As to the arming of the Native American tribes to the north of Virginia, specifically in what later became New York state, the English, French and Dutch were all heavily engaged in arming various Indian tribes that they had affiliated themselves with, this back in the 1600s.
As the American Heritage article “Champlain Among The Mohawk, 1609” by David Hackett Fischer in the Spring 2009 edition informs us:
A few generations ago, American colonial history centered on a single narrative that flowed from Jamestown in 1607 to the Declaration of Independence in 1776.
Today early American history has blossomed into a braided narrative with many story lines.
A starting point might be four small beginnings, far apart in space but close in time.
On April 26, 1607, Capt. John Smith and his comrades founded Jamestown in Virginia.
Four months later, in mid-August 1607, Capt. George Popham established a New England colony near Pemaquid in Maine.
The following year, during the spring and summer of 1608, Spanish colonists, led by Capt. Martínez de Montoya, built a permanent settlement at Santa Fe in the region they called New Mexico.
And on July 3, 1608, Capt. Samuel de Champlain founded the first permanent colony in New France at Quebec.
The stories that began to unfold at these places shaped much of modern North America.
Thus began the story of the history of America as I learned it, and our emphasis here to the north of you was on Champlain, who has a large lake between New York and Vermont named after him.
Champlain is most famous up this, way fro being the first white man to kill a Native American with a firearm on the shore of Lake Champlain circa July 14, 1609.
That incident served to provoke an interest in firearms among the Native Americans which then led us to this history recounted in “The Hoosic Matters: A Brief History of the Hoosac Valley” by Lauren R. Stevens, as follows:
Efforts by the Dutch West India Company to increase immigration proved unsuccessful so, in 1629, they offered large land grants with feudal authority to wealthy investors (patroons) willing to transport, at their own expense, fifty adult settlers to New Netherlands.
The patroon would own the land on which the settlers were tenants or sharecroppers; as opposed to settlement in New England, where farmers owned their own land.
Five patroonships resulted, but since only the patroon profited, four ended in failure.
The exception was Rensselaerswyck, the Van Rensselaer Manor, in the Mahican homeland that straddled both sides of the Hudson.
Since Dutch law required the purchase of native lands, Kiliaen Van Rensselaer sent Sebastian Jansen Crol to Fort Orange in 1630 to negotiate the sale with the Mahican.

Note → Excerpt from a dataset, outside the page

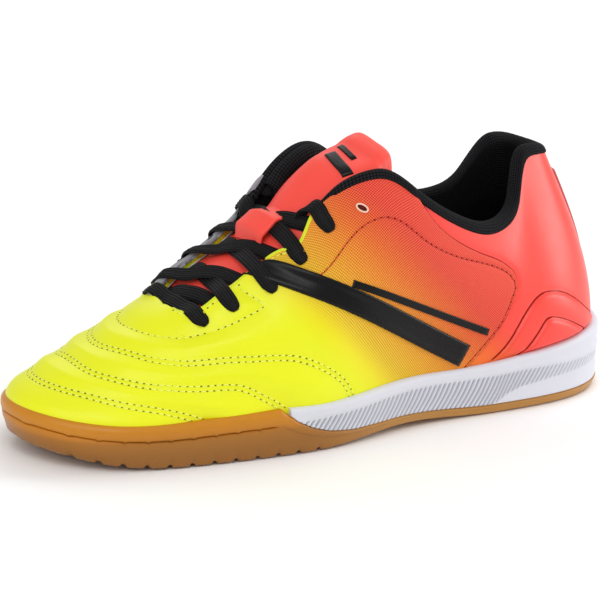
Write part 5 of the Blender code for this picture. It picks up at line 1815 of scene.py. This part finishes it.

His timing could not have been better.
The Mahican still claimed their old lands west of the Hudson, but after their defeat by the Mohawk, they no longer maintained villages there.
Besides the Mahican probably felt more comfortable about their new Mohawk “allies” with a Dutch settlement near them.
Other purchases from the Mahican were added over the years, Rensselaerswyck eventually growing to nearly a million acres.
When Connecticut Valley English attempted to wean the Mohawks away from the Dutch with offers of firearms in 1640, the Dutch reacted by providing unlimited guns and ammunition to the Iroquois and Mahican.
While a brutal war raged to the north along the St. Lawrence between the Dutch supplied Iroquois League and the French allied Huron and Algonkin, the Mohawk and Mahican along the Hudson were at peace with each other.
Both tribes had become heavily armed, however.
Wow, heavily armed Indian tribes in 1640!
Would that have subsequently influenced how later people in America viewed allowing Native Americans to be armed?
A question for, our times, it seems.